There will be another place for discussing the various modes of landed property and tenure, and the advantages and inconveniences of each; in this chapter our concern is with the right itself, the grounds which justify it, and (as a corollary from these) the conditions by which it should be limited. To me it seems almost an axiom that property in land should be interpreted strictly, and that the balance in all cases of doubt should incline against the proprietor. The reverse is the case with property in moveables, and in all things the product of labour: over these, the owner's power both of use and of exclusion should be absolute, except where positive evil to others would result from it: but in the case of land, no exclusive right should be permitted in any individual, which cannot be shown to be productive of positive good. To be allowed any exclusive right at all, over a portion of the common inheritance, while there are others who have no portion, is already a privilege. No quantity of moveable goods which a person can acquire by his labour, prevents others from acquiring the like by the same means; but from the very nature of the case, whoever owns land, keeps others out of the enjoyment of it. The privilege, or monopoly, is only defensible as a necessary evil; it becomes an injustice when carried to any point to which the compensating good does not follow it.

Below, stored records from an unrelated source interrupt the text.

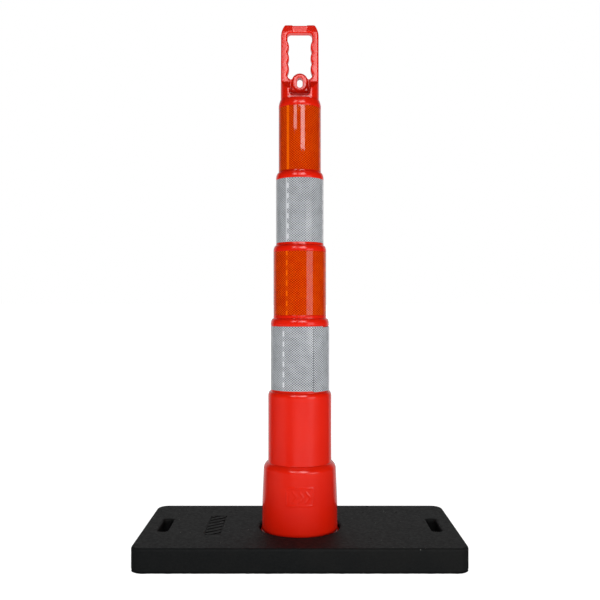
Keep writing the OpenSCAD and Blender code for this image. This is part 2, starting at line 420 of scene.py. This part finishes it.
def outer_profile():
    """Outline of the post's outside, from the axis at the top down to the floor."""
    rows, clearance = 84, 0.3
    points = [(0.0, STAGE_TOP)]
    inner = NECK_R - 0.4
    for k in range(STAGES):
        radius = stage_radius(k)
        curve = STAGE_CURVE if k else FIRST_CURVE
        points += shoulder(inner, radius, stage_edge(k), SHOULDER_DROP, STAGE_LEDGE, curve)
        inner = radius
        for name, sheet in SHEETS.items():
            if sheet["stage"] == k:
                lo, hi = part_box(name)
                low, high = lo.z / MM - sheet["skew"] - clearance, hi.z / MM + clearance
                points += groove_profile(radius, low, high)
    points += shoulder(inner, COLLAR_R_TOP, COLLAR_TOP, COLLAR_DROP, COLLAR_LEDGE, COLLAR_CURVE)
    top = COLLAR_TOP - COLLAR_DROP - 4
    for i in range(rows + 1):
        z = top + (FLARE_TOP - top) * i / rows
        points.append((collar_radius(z), z))
    flare = FOOT_R - COLLAR_R_LOW
    points += [(COLLAR_R_LOW + flare * reach, FLARE_TOP - flare * drop)
               for reach, drop in ((0.35, 0.25), (0.8, 0.65), (1.0, 1.1))]
    return points + [(FOOT_R, FLANGE_T - 1), (FOOT_R, 0.0)]


def inner_profile():
    """Outline of the hollow inside, from the floor up to the axis."""
    points = [(FOOT_R - WALL, 0.0), (FOOT_R - WALL, FLARE_TOP - 8), (COLLAR_R_LOW - WALL, FLARE_TOP)]
    points += [(COLLAR_R_TOP - WALL, COLLAR_TOP - COLLAR_DROP - WALL)]
    next_edge = COLLAR_TOP
    for k in reversed(range(STAGES)):
        radius = stage_radius(k) - WALL
        top = stage_edge(k) - (WALL if k else ROOF)
        points += [(radius, next_edge - WALL), (radius, top - SHOULDER_DROP), (radius - 1.2, top - 2.5)]
        next_edge = stage_edge(k)
    return points + [(NECK_R - WALL, STAGE_TOP - ROOF), (0.0, STAGE_TOP - ROOF)]


def revolve(profile, segments):
    """Closed skin of revolution from a profile that starts and ends on the axis."""
    bm = bmesh.new()
    turn = 2 * math.pi / segments
    rings = []
    for r, z in profile:
        spots = range(segments) if r else [0]
        points = [(r * math.sin(turn * i), -r * math.cos(turn * i), z) for i in spots]
        rings.append([bm.verts.new(point) for point in points])
    for upper, lower in zip(rings, rings[1:]):
        for i in range(segments):
            j = (i + 1) % segments
            corners = [upper[i % len(upper)], upper[j % len(upper)]]
            corners += [lower[j % len(lower)], lower[i % len(lower)]]
            unique = list(dict.fromkeys(corners))
            if len(unique) > 2:
                bm.faces.new(unique)
    return bm


def segment_distance(p, a, b):
    p, a, b = Vector(p), Vector(a), Vector(b)
    along = max(0.0, min(1.0, (p - a).dot(b - a) / (b - a).length_squared))
    return (p - a - (b - a) * along).length


def mark_height(x, z):
    """Raised frame round three chevrons; x and z are distances from the mark's middle."""
    half_w, half_h, corner, line, stroke = 28.0, 18.0, 4.0, 2.4, 1.5
    chevron_pitch, chevron_w, chevron_h = 13.0, 8.0, 10.0
    qx, qz = abs(x) - half_w + corner, abs(z) - half_h + corner
    outside = math.hypot(max(qx, 0), max(qz, 0)) + min(max(qx, qz), 0) - corner
    nearest = abs(outside + line / 2) - line / 2
    for i in (-1, 0, 1):
        tip = chevron_pitch * i + chevron_w - 1
        for side in (-1, 1):
            arm = segment_distance((x, z), (tip, 0), (tip - chevron_w, chevron_h * side))
            nearest = min(nearest, arm - stroke)
    return max(0.0, min(1.0, 0.5 - nearest))


def add_mark(bm, middle, height):
    """Raises the mark on the collar's front."""
    reach_x, reach_z = 32, 22
    for vert in bm.verts:
        x, y, z = vert.co
        r = math.hypot(x, y)
        arc_x = math.atan2(x, -y) * r
        if abs(arc_x) < reach_x and abs(z - middle) < reach_z and r > COLLAR_R_TOP - 1:
            grow = 1 + height * mark_height(arc_x, z - middle) / r
            vert.co = (x * grow, y * grow, z)


def window_loop():
    """Finger window: straight ends, and three round bumps along each side."""
    low, high, half, corner, bump = WINDOW_LOW, WINDOW_HIGH, WINDOW_W / 2, 7.4, 3.2
    pitch, middle, steps = 22.4, 1000.3, 72
    side = []
    for i in range(1, steps):
        z = low + corner + (high - low - 2 * corner) * i / steps
        off_bump = min(abs(z - middle - pitch * k) for k in (-1, 0, 1))
        reach = bump * max(0.0, 1 - (2 * off_bump / pitch) ** 2)
        side.append((half - reach, z))
    top = arc(half - corner, high - corner, corner, 0, 90, 6)
    bottom = arc(half - corner, low + corner, corner, -90, 0, 6)
    right = bottom + side + top
    return right + [(-x, z) for x, z in reversed(right)]


def handle_loop(low):
    """Outline of the handle: nearly upright sides and cut-off upper corners."""
    half = HANDLE_W / 2
    flank = [(-0.2, low - HANDLE_TOP), (-0.1, -67), (0.0, -21)]
    cut_corner = [(0.7, -16), (2.1, -11), (4.7, -5.2), (7.1, -1.4), (8.9, 0)]
    right = [(half - inset, HANDLE_TOP + z) for inset, z in flank + cut_corner]
    return right + [(-x, z) for x, z in reversed(right)]


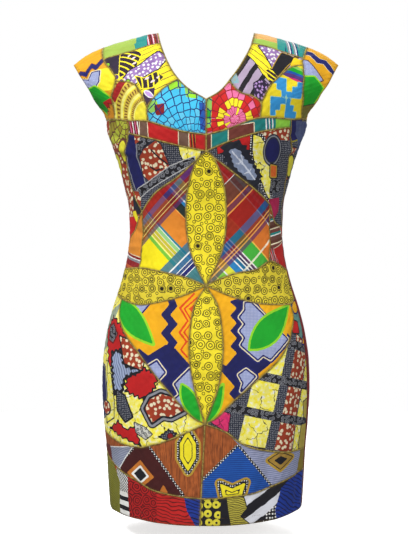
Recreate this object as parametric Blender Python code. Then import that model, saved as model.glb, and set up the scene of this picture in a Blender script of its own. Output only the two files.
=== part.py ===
"""Sleeveless patchwork shift dress, filled out as worn, with a zip at the centre back.

Metres in Blender; the tables below are in millimetres. The wearer faces -Y, +X is at the
viewer's right, +Z is up. The origin lies midway between the tops of the two shoulder seams.
Every panel is a piece of one smooth wall. A place on that wall has a turn (angle round the
body, 0 at the centre front, 180 at the centre back) and a rise (distance up the wall from
the underarm level).
"""
import bpy
import bmesh
from math import asin, ceil, cos, exp, pi, radians, sin
from mathutils import Vector
from mathutils.geometry import delaunay_2d_cdt

MM = 0.001

# Driving sizes, in millimetres
CLOTH = 1.5                # thickness of the cloth with its seam allowances
SEAM_GAP = 0.3             # between neighbouring panels
UNDERARM = -150.0          # height of the underarm level
CHEST_RISE = 150.0         # from the underarm level up to the shoulder line
FRONT_STEP = 25.0          # mesh spacing inside a front panel
BACK_STEP = 32.0           # mesh spacing inside a back panel
EDGE_STEP = 20.0           # mesh spacing along a seam
MEAN_RADIUS = 150.0        # one radian of turn, laid flat

# The body of the dress: level, half width, depth in front, depth behind
GIRTHS = (
    (-880, 176, 112, 110),
    (-820, 180, 112, 115),
    (-760, 183, 112, 122),
    (-700, 188, 112, 128),
    (-640, 190.5, 112, 130),
    (-595, 189, 110, 128),
    (-545, 182, 106, 118),
    (-500, 171, 99, 104),
    (-450, 155, 92, 90),
    (-400, 143, 87, 81),
    (-360, 139, 86, 78),
    (-320, 141, 89, 79),
    (-280, 148, 95, 82),
    (-240, 158, 101, 85),
    (-200, 171, 107, 88),
    (-150, 183, 110, 89),
    (-110, 213, 109, 89),
    (-75, 238, 107, 89),
    (-35, 254, 103, 88),
    (0, 266, 98, 86),
)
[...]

For instance, the exclusive right to the land for purposes of cultivation does not imply an exclusive right to it for purposes of access; and no such right ought to be recognised, except to the extent necessary to protect the produce against damage, and the owner's privacy against invasion. The pretension of two Dukes [1848] to shut up a part of the Highlands, and exclude the rest of mankind from many square miles of mountain scenery to prevent disturbance to wild animals, is an abuse; it exceeds the legitimate bounds of the right of landed property. When land is not intended to be cultivated, no good reason can in general be given for its being private property at all; and if any one is permitted to call it his, he ought to know that he holds it by sufferance of the community, and on an implied condition that his ownership, since it cannot possibly do them any good, at least shall not deprive them of any, which they could have derived from the land if it had been unappropriated. Even in the case of cultivated land, a man whom, though only one among millions, the law permits to hold thousands of acres as his single share, is not entitled to think that all this is given to him to use and abuse, and deal with as if it concerned nobody but himself. The rents or profits which he can obtain from it are at his sole disposal; but with regard to the land, in everything which he does with it, and in everything which he abstains from doing, he is morally bound, and should whenever the case admits be legally compelled, to make his interest and pleasure consistent with the public good. The species at large still retains, of its original claim to the soil of the planet which it inhabits, as much as is compatible with the purposes for which it has parted with the remainder.
LVTfan note: I find it puzzling that Mill somehow thinks the landlord ought to be compensated, and that the rents or profits should be at his sole disposal; it seems to me diametrically opposite from the remainder of his argument!